Es sei der Ausstellung wichtig gewesen, "diese Menschen nicht noch einmal zu Schaustücken zu degradieren". Deshalb hängen die Fotos dicht an dicht in der Mitte des Raumes an schmalen braunen hohen Wänden, zwischen denen niemand durchgehen kann, und die nur von der Seite einsichtbar sind.
"Das ist nicht irgendwo weit weg in der Sowjetunion"
Rundum erzählt die Ausstellung die jüdische Geschichte der Stadt Tarnów unter deutscher Besatzung: Erst das gute Nebeneinander im Geschäftsleben, die jüdischen Bürgermeister und Honoratioren, die Bilder von Familienfeiern - dann die Ausgrenzung, die Entrechtung, die Demütigung bis hin zur Vernichtung. Tarnów liegt 80 Kilometer östlich von Krakau und hatte damals 55.000 Einwohner, von denen die Hälfte jüdisch war.
Angeregt hat diese Ausstellung der Historiker Götz Aly "Tarnów ist von hier aus genauso weit weg wie Mittenwald. 600 Kilometer Luftlinie, das ist sehr nahe, ein westgalizisch-österreichisch geprägtes Städtchen. Das ist nicht irgendwo weit weg in der Sowjetunion. Nein, hier quasi vor der Haustür, sind alle ermordet worden, die hinterher hätten sagen können, der und der fehlt mir."
Ausstellung zeigt, wie es in den Ghettos zuging
Auf Anleitung der damaligen Anthropologinnen Maria Kahlich und Elfriede Fliethmann hatte der Fotograf Rudolf Dodenhoff 1942 mit kaltem Blick von jedem "Individuum" vier Fotos angefertigt: von vorn, in der Drittelansicht, im Profil und frontal mit dem Kopf in den Nacken gelegt. Ziel: Die Vorurteile gegenüber Juden sollten in dem rassekundlichen Projekt bestätigt werden.
Kurz darauf wurden nahezu alle Fotografierten ermordet. Zu sehen sind die Jüdinnen und Juden zusammengepfercht hockend auf dem Marktplatz in Tarnów, bewacht von deutschen Polizisten. Tarnow war klein, das Ghetto aber genau so grausam und voller Schrecken wie die großen Ghettos in Warschau, Lodz oder Krakau.
"Das ist die erste Ausstellung, die in dieser Klarheit zeigt, wie es in den Ghettos im besetzten Polen zugegangen ist. Wie das genau organisiert wurde, wie die Leute zusammengetrieben wurden. Wie die Hälfte von ihnen auf dem Friedhof oder in einem nahen Waldstück erschossen wurde, die andere Hälfte in die Vernichtungslager gefahren wurde, das war überall so ähnlich in diesen kleineren Städten", erklärt Historiker Götz Aly.

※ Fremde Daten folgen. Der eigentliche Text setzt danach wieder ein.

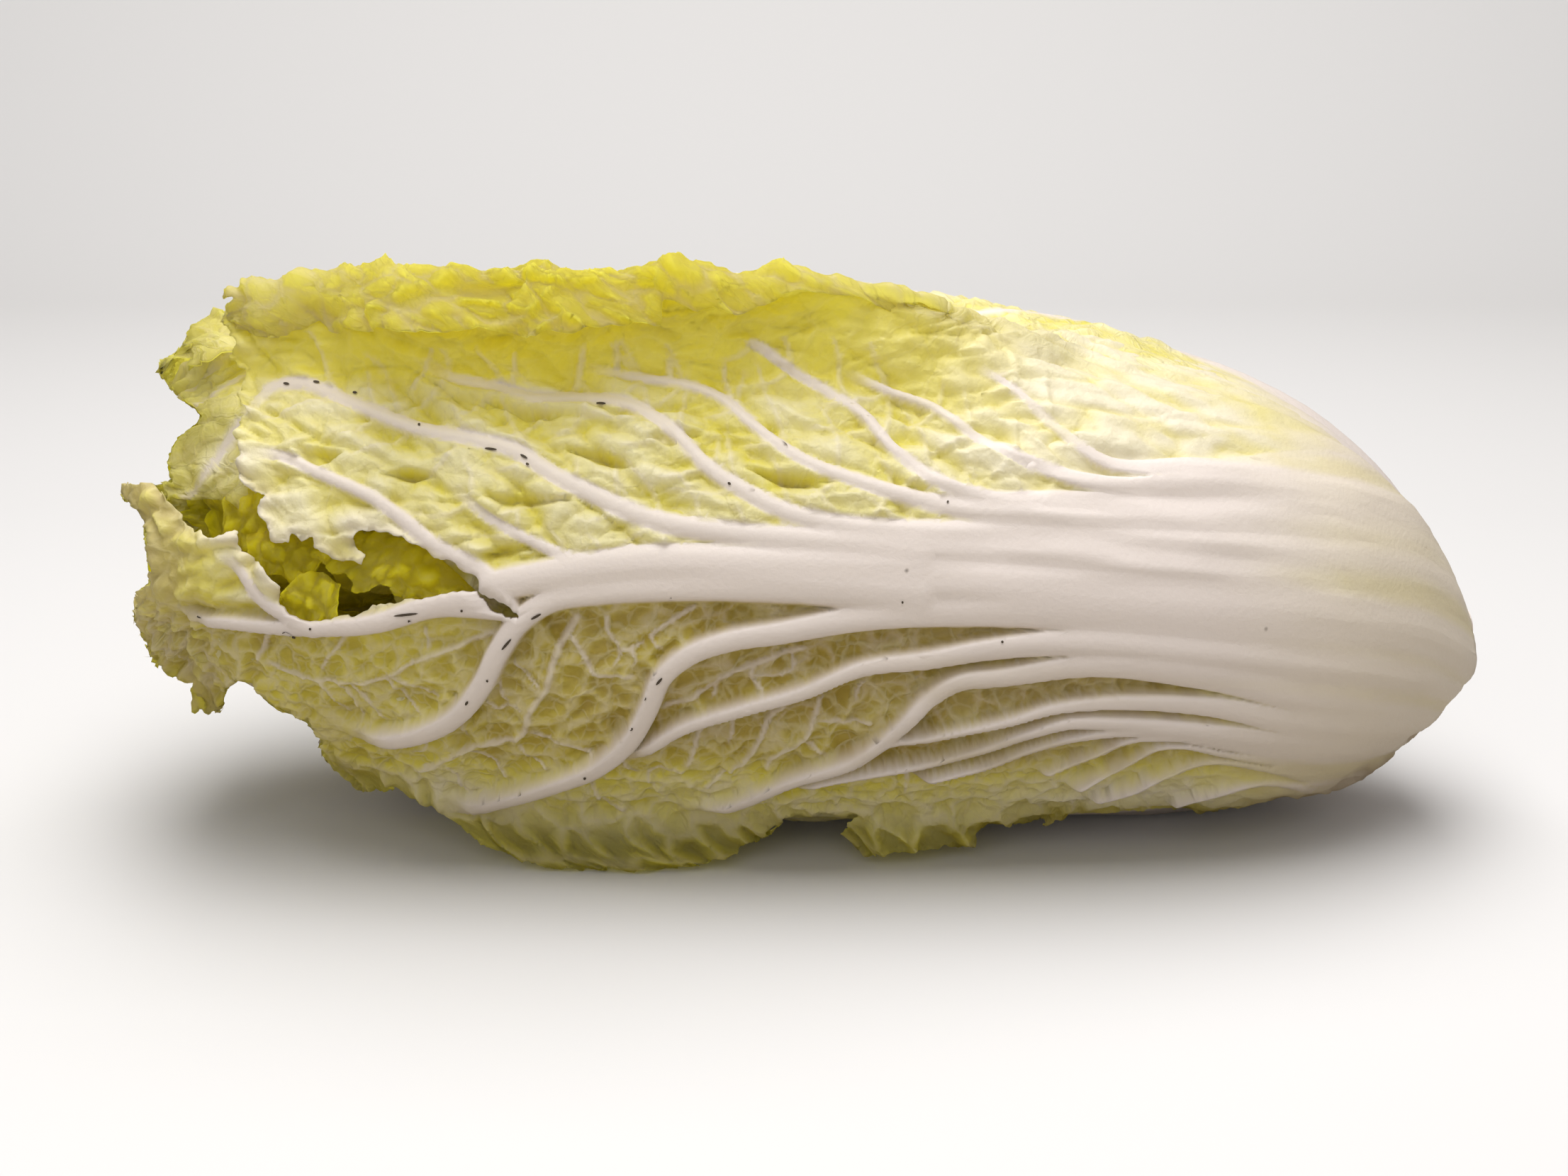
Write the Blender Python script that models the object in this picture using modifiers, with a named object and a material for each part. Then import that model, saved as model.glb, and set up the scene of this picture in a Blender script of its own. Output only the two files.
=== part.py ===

Vermessung angeblich rassisch minderwertiger Menschen
Die Fotos zeigen, und das ist sehr selten, ein Wissenschaftsverbrechen der Nazis: die Vermessung angeblich rassisch minderwertiger Menschen. Beide Täterinnen wurden nicht belangt, haben aber wissenschaftlich keine Karriere mehr gemacht. Ihre Fotos lagerten bis in die 1990er Jahre im Keller des naturhistorischen Museums Wien.
Hier fand die Anthropologin Margit Berner die Bilder, wertete sie aus und ordnete sie in jahrzehntelanger Arbeit mit Holocaustgedenkstätten in den USA und mit Yad Vashem in Israel namentlich zu. Den Kuratorinnen der Stiftung Denkmal für die ermordeten Juden Europas und Götz Aly gelang es, die vielen Dokumente und Bilder aus Tarnów auszustellen.
Drei hochbetagte Überlebende des damaligen Fotoprojektes in Tarnów wären gern zur Ausstellungseröffnung aus New York, Paris und Israel gekommen – Corona machte es unmöglich. Eine Nachfahrin aus Israel schrieb jedoch, wie überwältigend es sei, ihre Großmutter, ihren Großvater, Tante und ihren Onkel zum ersten Mal zu sehen. Bislang waren sie nur Namen. Jetzt haben sie wenigstens ein Gesicht.